The wine halls topple, their rulers lie
deprived of all joys; the proud old troops
all fell by the wall. War carried off some,
sent them on the way, one a bird carried off
over the high seas, one the gray wolf
shared with death—and one a sad-faced man
covered in an earthen grave. The Creator
of men thus destroyed this walled city,
until the old works of giants stood empty,
without the sounds of their former citizens.

   He who deeply considers, with wise thoughts,

this foundation and this dark life,
old in spirit, often remembers
so many ancient slaughters, and says these words:
‘Where has the horse gone? where is the rider? where is the giver of gold?
Where are the seats of the feast? where are the joys of the hall?
O the bright cup! O the brave warrior!
O the glory of princes! How the time passed away,
slipped into nightfall as if it had never been!
There still stands in the path of the dear warriors
a wall wondrously high, with serpentine stains.
A storm of spears took away the warriors,
bloodthirsty weapons, wyrd the mighty,
and storms batter these stone walls,
frost falling binds up the earth,
the howl of winter, when blackness comes,
night’s shadow looms, sends down from the north
harsh hailstones in hatred of men.
All is toilsome in the earthly kingdom,
the working of wyrd changes the world under heaven.
Here wealth is fleeting, here friends are fleeting,
here man is fleeting, here woman is fleeting,
all the framework of this earth will stand empty.’

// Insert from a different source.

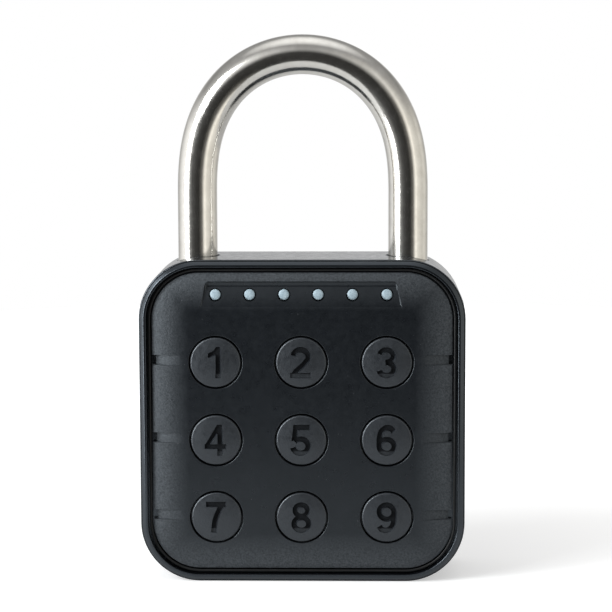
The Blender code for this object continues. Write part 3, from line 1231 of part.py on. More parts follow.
def make_reader(glass_look, bezel_look, board_look, steel_look, ribbon_look):
    """The finger reader behind a round hole in the case's back."""
    glass_back = CASE_BACK - READER_SETBACK
    reader = [
        (READER_BASE_RADIUS, READER_BASE_FRONT),
        (READER_BASE_RADIUS, READER_BASE_BACK),
        (READER_RADIUS, READER_BASE_BACK),
        (READER_RADIUS, glass_back),
    ]
    bm = bmesh.new()
    turned(bm, reader, "Y", (0, 0, READER_Z), ROUND_SIDES)
    piece("fingerprint_sensor", bm, glass_look)

    bm = bmesh.new()
    bezel_outer = READER_RADIUS + SEAT_GAP + BEZEL_WALL
    bezel = [
        (BEZEL_FLANGE_RADIUS, BEZEL_FLANGE_FRONT),
        (BEZEL_FLANGE_RADIUS, BEZEL_FLANGE_BACK),
        (bezel_outer, BEZEL_FLANGE_BACK),
        (bezel_outer, CASE_BACK - BEZEL_SETBACK),
    ]
    turned(bm, bezel, "Y", (0, 0, READER_Z), ROUND_SIDES)
    ring = piece("sensor_bezel", bm, bezel_look)
    bm = bmesh.new()
    low = (-EAR_REACH, BEZEL_FLANGE_FRONT, READER_Z - EAR_HALF_HEIGHT)
    block(bm, low, (EAR_REACH, BEZEL_FLANGE_BACK, READER_Z + EAR_HALF_HEIGHT))
    for side in (-1, 1):
        post = [(EAR_POST_RADIUS, READER_BASE_FRONT), (EAR_POST_RADIUS, BEZEL_FLANGE_BACK)]
        turned(bm, post, "Y", (side * EAR_SCREW_X, 0, READER_Z), SMALL_ROUND_SIDES)
    join(ring, "add_bezel_ears", bm)
    bm = bmesh.new()
    window = READER_RADIUS + SEAT_GAP
    hole = [(window, READER_BASE_FRONT - CUT_OVERRUN), (window, CASE_BACK + CUT_OVERRUN)]
    turned(bm, hole, "Y", (0, 0, READER_Z), ROUND_SIDES)
    ear_holes(bm, READER_BASE_FRONT - CUT_OVERRUN, BEZEL_FLANGE_BACK + CUT_OVERRUN)
    cut(ring, "cut_bezel_holes", bm)

    bm = bmesh.new()
    disc = [(READER_BASE_RADIUS, READER_BOARD_FRONT), (READER_BASE_RADIUS, READER_BOARD_BACK)]
    turned(bm, disc, "Y", (0, 0, READER_Z), ROUND_SIDES)
    board = piece("sensor_board", bm, board_look)
    bm = bmesh.new()
    low = (-EAR_REACH, READER_BOARD_FRONT, READER_Z - EAR_HALF_HEIGHT)
    block(bm, low, (EAR_REACH, READER_BOARD_BACK, READER_Z + EAR_HALF_HEIGHT))
    join(board, "add_board_ears", bm)
    bm = bmesh.new()
    ear_holes(bm, READER_BOARD_FRONT - CUT_OVERRUN, READER_BOARD_BACK + CUT_OVERRUN)
    cut(board, "cut_board_ear_holes", bm)

    plate_screws("sensor_screw", READER_BOARD_FRONT - SEAT_GAP, EAR_SCREW_X, READER_Z, steel_look)

    bm = bmesh.new()
    start_y = READER_BOARD_FRONT - SEAT_GAP - RIBBON_THICKNESS
    wall_x = -BLOCK_INNER_X + CRADLE_ARM
    knots = [
        (-READER_RADIUS, start_y, 0),
        (-READER_BASE_RADIUS, start_y, 0),
        (wall_x, start_y - READER_BASE_RADIUS / 2, 0),
        (wall_x, 0, 0),
        (wall_x, CHIP_FRONT, 0),
    ]
    middle = [(p.x, p.y) for p in smooth_route(knots, EDGE_STEPS)]
    strip = offset_line(middle, RIBBON_THICKNESS / 2) + offset_line(middle, -RIBBON_THICKNESS / 2)[::-1]
    strip_low = READER_Z - READER_BASE_RADIUS + RIBBON_THICKNESS
    prism_z(bm, strip, strip_low, strip_low + RIBBON_WIDTH)
    piece("sensor_ribbon", bm, ribbon_look)


def ear_holes(bm, front, back):
    """Two clearance holes for the reader's screws."""
    radius = PLATE_SCREW_RADIUS + SEAT_GAP
    hole = [(radius, front), (radius, back)]
    for side in (-1, 1):
        turned(bm, hole, "Y", (side * EAR_SCREW_X, 0, READER_Z), SMALL_ROUND_SIDES)


def offset_line(line, distance):
    """A line moved sideways by a distance, point by point."""
    moved = []
    for i, (x, y) in enumerate(line):
        before, after = line[max(i - 1, 0)], line[min(i + 1, len(line) - 1)]
        length = math.hypot(after[0] - before[0], after[1] - before[1])
        across = ((before[1] - after[1]) / length, (after[0] - before[0]) / length)
        moved.append((x + across[0] * distance, y + across[1] * distance))
    return moved


def main():
    for old in list(bpy.data.objects):
        bpy.data.objects.remove(old, do_unlink=True)

    black_case = material("black_case", (0.013, 0.015, 0.018), 0.38, 0)
    black_panel = material("black_panel", (0.018, 0.021, 0.026), 0.62, 0)
    key_plastic = material("key_plastic", (0.026, 0.029, 0.035), 0.58, 0)
    black_rubber = material("black_rubber", (0.02, 0.021, 0.023), 0.7, 0)
    grey_silicone = material("grey_silicone", (0.35, 0.36, 0.37), 0.6, 0)
    lamp_plastic = material("lamp_plastic", (0.45, 0.56, 0.62), 0.4, 0)
    lamp_chip = material("lamp_chip", (0.8, 0.75, 0.45), 0.4, 0)
    polished_steel = material("polished_steel", (0.68, 0.67, 0.64), 0.14, 1)
    plain_steel = material("plain_steel", (0.52, 0.52, 0.52), 0.35, 1)
    spring_steel = material("spring_steel", (0.42, 0.42, 0.43), 0.3, 1)
    brass = material("brass", (0.7, 0.52, 0.22), 0.32, 1)
    green_board = material("green_board", (0.02, 0.16, 0.07), 0.4, 0)
    chip_black = material("chip_black", (0.03, 0.03, 0.032), 0.5, 0)
    motor_steel = material("motor_steel", (0.6, 0.6, 0.6), 0.3, 1)
    grey_plastic = material("grey_plastic", (0.2, 0.2, 0.21), 0.5, 0)
    battery_wrap = material("battery_wrap", (0.04, 0.16, 0.42), 0.35, 0)
    nickel = material("nickel", (0.66, 0.63, 0.58), 0.25, 1)
    red_wire = material("red_wire", (0.5, 0.03, 0.02), 0.45, 0)
    blue_wire = material("blue_wire", (0.03, 0.08, 0.4), 0.45, 0)
    reader_glass = material("reader_glass", (0.012, 0.012, 0.014), 0.16, 0)
    bezel_metal = material("bezel_metal", (0.3, 0.3, 0.31), 0.28, 1)
    amber_film = material("amber_film", (0.5, 0.22, 0.03), 0.4, 0)

    make_case(black_case)
    make_panel(black_panel)
    make_gasket(black_rubber)
    make_keys(key_plastic)
    make_mat(grey_silicone)
    make_lamps(lamp_plastic, lamp_chip)
    make_board(green_board, chip_black, plain_steel)
    make_shackle(polished_steel)
    make_heel_parts(plain_steel, spring_steel, black_rubber)
    make_bolts(plain_steel, spring_steel)
    make_cam(brass, plain_steel)
    make_motor(motor_steel, grey_plastic, plain_steel)
    make_cover_screw(plain_steel)
    make_battery(battery_wrap, nickel, (red_wire, blue_wire))
    make_port(nickel, black_rubber)
    make_reader(reader_glass, bezel_metal, green_board, plain_steel, amber_film)


main()
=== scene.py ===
"""Looks of a keypad padlock with a round steel bow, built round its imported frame.

Metres, +Z up, the keypad faces -Y. Every piece is drawn where it stands at rest.
"""

import json
import math

import bmesh
import bpy
from mathutils import Matrix, Vector


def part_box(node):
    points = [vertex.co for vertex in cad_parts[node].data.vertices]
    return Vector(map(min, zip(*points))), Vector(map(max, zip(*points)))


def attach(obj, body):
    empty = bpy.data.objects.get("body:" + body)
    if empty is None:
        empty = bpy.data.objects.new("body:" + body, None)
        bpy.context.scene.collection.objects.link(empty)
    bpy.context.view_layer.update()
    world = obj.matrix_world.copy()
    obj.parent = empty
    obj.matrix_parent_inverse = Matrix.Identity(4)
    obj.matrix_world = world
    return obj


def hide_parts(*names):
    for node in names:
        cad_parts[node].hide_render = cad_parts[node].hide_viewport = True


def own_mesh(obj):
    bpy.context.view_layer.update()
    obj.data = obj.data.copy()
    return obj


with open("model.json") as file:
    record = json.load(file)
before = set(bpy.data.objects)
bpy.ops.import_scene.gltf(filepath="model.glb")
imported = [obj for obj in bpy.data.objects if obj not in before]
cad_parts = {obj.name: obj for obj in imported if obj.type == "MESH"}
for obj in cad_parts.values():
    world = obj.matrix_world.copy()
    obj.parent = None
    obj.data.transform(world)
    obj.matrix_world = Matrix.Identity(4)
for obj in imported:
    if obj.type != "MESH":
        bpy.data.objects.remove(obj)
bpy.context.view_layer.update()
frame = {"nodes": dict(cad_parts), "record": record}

# Fits
SEAT_GAP = 0.0003
OVERRUN = 0.002
ROUND_SIDES = 96
CORNER_STEPS = 20

# Case, its rim as (depth behind the front, inset from the side)
BODY_WIDTH = 0.0654
BODY_HEIGHT = 0.0654
BODY_CORNER_RADIUS = 0.012
CASE_FRONT = -0.0105
CASE_BACK = 0.011
RIM_WIDTH = 0.0015
RIM_PROFILE = (
    (0.0011, 0), (0.0009, 0.00004), (0.00076, 0.00012), (0.00072, 0.0002), (0.0008, 0.00025),
    (0.0008, 0.0003), (0.0006, 0.00034), (0.0005, 0.00042), (0.000455, 0.000475),
    (0.00008, 0.00094), (0.000045, 0.00099), (0.00003, 0.00105), (0, 0.0013),
)
RIM_LIP_ROUNDING = 0.00016
BACK_ROUNDING = 0.003
CASE_WALL = 0.0037
BACK_WALL = 0.002
MID_Z = BODY_HEIGHT / 2
CAVITY_BACK = CASE_BACK - BACK_WALL
CAVITY_TOP = BODY_HEIGHT - CASE_WALL
BLOCK_FRONT = -0.0052
BLOCK_INNER_X = 0.0152
BATTERY_ROOF_Z = 0.0145
LUG_ROOF_Z = 0.047
GUIDE_INNER_X = 0.0115

# Bores, their seals and the screw under the short leg
BORE_RADIUS = 0.0043
BORE_CHAMFER = 0.0003
HEEL_FLOOR_Z = 0.0185
TOE_SEAT_Z = 0.0521
HEAD_SEAT_Z = 0.05
HEAD_HOLE_RADIUS = 0.0028
SHANK_HOLE_RADIUS = 0.00155
SEAL_TOP_Z = 0.0626
SEAL_HEIGHT = 0.0012
SEAL_WALL = 0.0007
SEAL_LIP = 0.0003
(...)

   So said the wise one in his mind, sitting apart in meditation.

He is good who keeps his word, and the man who never too quickly
shows the anger in his breast, unless he already knows the remedy
a noble man can bravely bring about. It will be well for one who seeks mercy,
consolation from the Father in heaven, where for us all stability stands.

A Word of Explanation

The following discussion is taken from the Octavia Randolph website:

Wyrd is an Old English noun, a feminine one, from the verb weorthan “to become”. It is related to the Old Saxon wurd, Old High German wurt, Old Norse urür. Wyrd is the ancestor of the more modern weird, which before it meant odd or unusual in the pejorative sense carried connotations of the supernatural, as in Shakespeare’s weird sisters, the trio of witches in MacBeth. The original Wyrd Sisters were of course, the three Norns, the Norse Goddesses of destiny.

Wyrd is Fate or Destiny, but not the “inexorable fate” of the ancient Greeks. “A happening, event, or occurrence”, found deeper in the Oxford English Dictionary listing is closer to the way our Anglo-Saxon and Norse forbears considered this term. In other words, Wyrd is not an end-point, but something continually happening around us at all times. One of the phrases used to describe this difficult term is “that which happens”.